▸ Prompt
Consider the listing below. Extract exactly the lines from the line containing "feet stand on." to the line containing "if empty is", both included.

▸ Source data

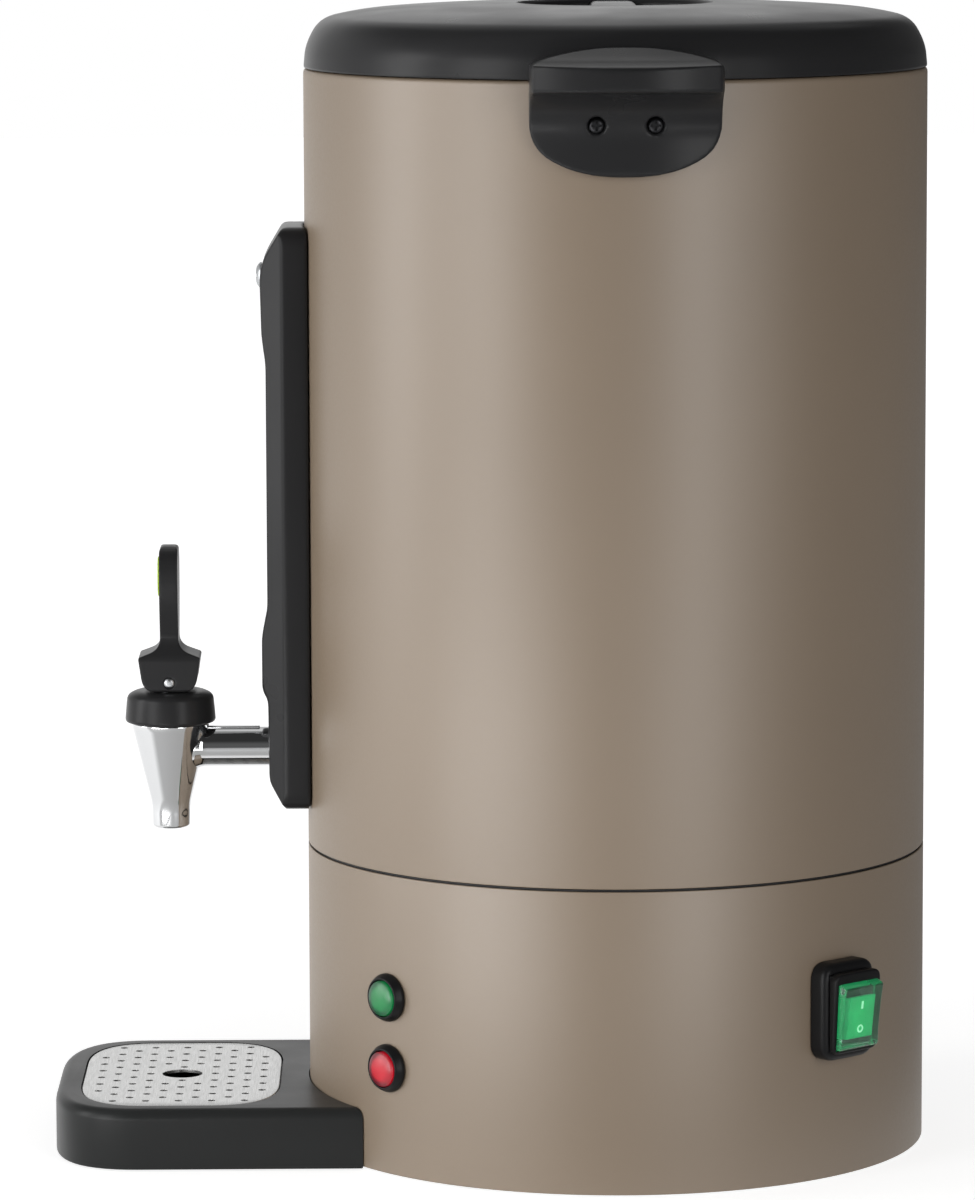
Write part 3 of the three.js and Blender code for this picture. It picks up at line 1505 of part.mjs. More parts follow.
// A round sensor with two fixing lugs against the floor and two blades underneath
function sensor(radius, height) {
  const top = tankFloor - fitGap;
  const bottom = top - height;
  const lugs = block(
    sensorLugHalf, -sensorLugHalfWidth, sensorLugHalfWidth, top - sensorLugThickness, top,
  );
  let body = column(radius, bottom, top, screwSides).add(lugs);
  for (const side of [-1, 1]) {
    const blade = block(
      sensorBladeWidth / 2, -sensorBladeThickness / 2, sensorBladeThickness / 2,
      bottom - sensorBladeLength, bottom + sensorBladeThickness,
    );
    body = body.add(blade.translate([0, (side * sensorBladePitch) / 2, 0]));
  }
  return body.translate([0, -sensorOut, 0]);
}

function heatingPieces() {
  const plateTop = tankFloor - fitGap;
  addPiece('heat_plate', lathed([
    [heatPlateInner, plateTop - heatPlateWall],
    [heatPlateOuter, plateTop - heatPlateWall],
    [heatPlateOuter, plateTop],
    [heatPlateInner, plateTop],
  ], innerSides), aluminium);
  addPiece('main_element', mainElement(), steel);
  addPiece('keep_warm_element', lathed([
    [tankRadius + fitGap, bandBottom],
    [tankRadius + fitGap + bandWall, bandBottom],
    [tankRadius + fitGap + bandWall, bandBottom + bandHeight],
    [tankRadius + fitGap, bandBottom + bandHeight],
  ], innerSides), steel);
  addPiece('thermostat', sensor(thermostatRadius, thermostatHeight), ceramic, sensorTurn);
  addPiece('thermal_cutout', sensor(cutoutRadius, cutoutHeight), ceramic, -sensorTurn);
}

basePieces();
addPiece('outer_shell', outerShell(), taupePaint);
addPiece('inner_tank', innerTank(), stainless);
addPiece('tank_floor', tankFloorPan(), stainless);
addPiece('lid_seal', lidSeal(), silicone);
addPiece('lid', lidSolid(), blackPlastic);
handlePieces();
gaugePieces();
tapPieces();
addPiece('drip_tray', dripTray(), blackPlastic);
addPiece('drip_grid', dripGrid(), stainless);
lampPieces('green', greenLampHeight, greenLens);
lampPieces('red', redLampHeight, redLens);
switchPieces();
inletPieces();
percolatorPieces();
heatingPieces();

// The origin is the middle of the footprint, on the surface that the feet stand on.
const percolator = new THREE.Group();
percolator.add(machine);
percolator.updateMatrixWorld(true);
const bounds = new THREE.Box3().setFromObject(percolator, true);
machine.position.set(0, -(bounds.min.y + bounds.max.y) / 2, -bounds.min.z);

export default percolator;
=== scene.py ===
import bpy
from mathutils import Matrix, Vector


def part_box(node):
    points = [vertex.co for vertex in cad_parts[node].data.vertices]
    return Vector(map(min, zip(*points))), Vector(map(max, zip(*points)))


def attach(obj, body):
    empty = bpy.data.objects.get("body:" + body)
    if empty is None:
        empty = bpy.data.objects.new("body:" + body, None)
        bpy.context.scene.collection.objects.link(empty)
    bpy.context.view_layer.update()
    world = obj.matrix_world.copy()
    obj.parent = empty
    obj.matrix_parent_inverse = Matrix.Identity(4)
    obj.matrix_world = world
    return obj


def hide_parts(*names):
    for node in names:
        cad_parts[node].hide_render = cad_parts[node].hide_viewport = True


bl_info = {
    "name": "Coffee percolator",
    "version": (1, 0, 0),
    "blender": (4, 5, 0),
    "location": "3D View > Sidebar > Percolator",
    "description": "Models a double-walled coffee percolator, piece by piece, on its packed frame",
    "category": "Object",
}

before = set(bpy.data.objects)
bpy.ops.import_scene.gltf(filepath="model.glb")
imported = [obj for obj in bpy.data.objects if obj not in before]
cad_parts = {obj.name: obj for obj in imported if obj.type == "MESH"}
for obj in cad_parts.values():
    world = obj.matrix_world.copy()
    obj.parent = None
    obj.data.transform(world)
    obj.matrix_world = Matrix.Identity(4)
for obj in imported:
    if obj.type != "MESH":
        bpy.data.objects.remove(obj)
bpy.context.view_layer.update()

import math

import bpy
from mathutils import Matrix, Vector

MM = 0.001
SHELL_LOW, SHELL_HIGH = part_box("outer_shell")
BASE_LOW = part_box("base_shell")[0]
# The machine's own axis, and the lower edge of its shells, in the frame
AXIS = Vector(((SHELL_LOW.x + SHELL_HIGH.x) / 2, (SHELL_LOW.y + SHELL_HIGH.y) / 2, BASE_LOW.z))
BODY = round((SHELL_HIGH.x - SHELL_LOW.x) / 2 / MM, 2)
RIM = round((SHELL_HIGH.z - AXIS.z) / MM, 2)
# Millimetres in front of the axis, above the shells' lower edge, or round a bore
TAP_REACH, TUBE_REACH, DRAIN_REACH = 176.3, 128.5, 173
TAP_HEIGHT, SWITCH_HEIGHT, INLET_HEIGHT = 155.0, 66.0, 40.0
LAMP_HEIGHTS = {"green": 69.5, "red": 41.8}
SHANK_BORE = 8.1
# Fittings that sit on the painted shell stand off it by this much, in millimetres
SHELL_GAP = 0.5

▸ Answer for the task
// The origin is the middle of the footprint, on the surface that the feet stand on.
const percolator = new THREE.Group();
percolator.add(machine);
percolator.updateMatrixWorld(true);
const bounds = new THREE.Box3().setFromObject(percolator, true);
machine.position.set(0, -(bounds.min.y + bounds.max.y) / 2, -bounds.min.z);

export default percolator;
=== scene.py ===
import bpy
from mathutils import Matrix, Vector


def part_box(node):
    points = [vertex.co for vertex in cad_parts[node].data.vertices]
    return Vector(map(min, zip(*points))), Vector(map(max, zip(*points)))


def attach(obj, body):
    empty = bpy.data.objects.get("body:" + body)
    if empty is None:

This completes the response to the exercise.